I started a story in the middle of a sentence in the middle of a conversation. The secret is that the conversation didn’t matter. What mattered was what it revealed about the self-absorbed person telling the story and the listener’s (the protagonist’s) lack of confidence to interrupt (only doing so when his friend took a drink) and submissiveness to being interrupted. Once the conversation ended (on the first page, remember brevity) the protagonist revealed through his thoughts his loneliness in only having his self-absorbed friend to talk to, his poverty in relying on him to buy his dinner at the tavern, and his weathered gratefulness for what he has amongst a crowd of his better off neighbors who don’t care much about his situation. At that point, who cares what they were talking about? It leads to something of greater interest.
I also started a story in the middle of a battle. To ground the story, I said the entire battle was two lines of men in rectangular formations firing muskets at one another. It took a hundred words (on a first draft) to establish the general timeframe for the most casual of reader. After that, the rest of the battle focused on the protagonist leading his small troop of men as they fired down a hill upon the advancing enemy.

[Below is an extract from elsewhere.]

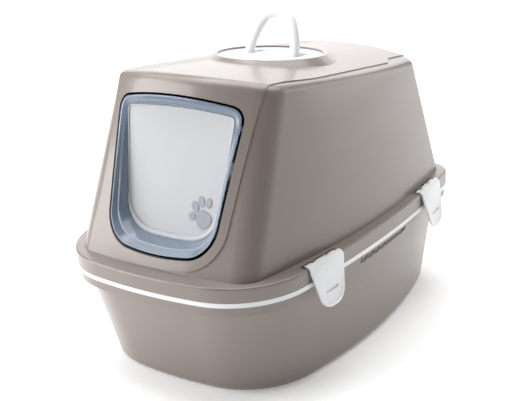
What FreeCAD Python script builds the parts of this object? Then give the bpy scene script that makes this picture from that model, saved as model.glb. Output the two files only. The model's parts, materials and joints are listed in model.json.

The protagonist’s troop is the left most unit. If they are overrun, the rest of the army can be outflanked and defeated. They need to hold on and if by some miracle they defeat the unit before them (who says it can’t happen?), they can turn the enemy’s flank. From a large-scale overview that establishes basic, grounding facts to small scale, personal, single encounter fighting. The characters get characterized and the situation shown in detail. The number of moving parts shrinks to a fraction while the impact of the small battle can be amplified by its effect on thousands of soldiers.
Why are these two peoples fighting? I’ve a reason, but multigenerational, world-scale geopolitical conflicts have little value to the soldier fighting on the ground, nor the reader on the first page.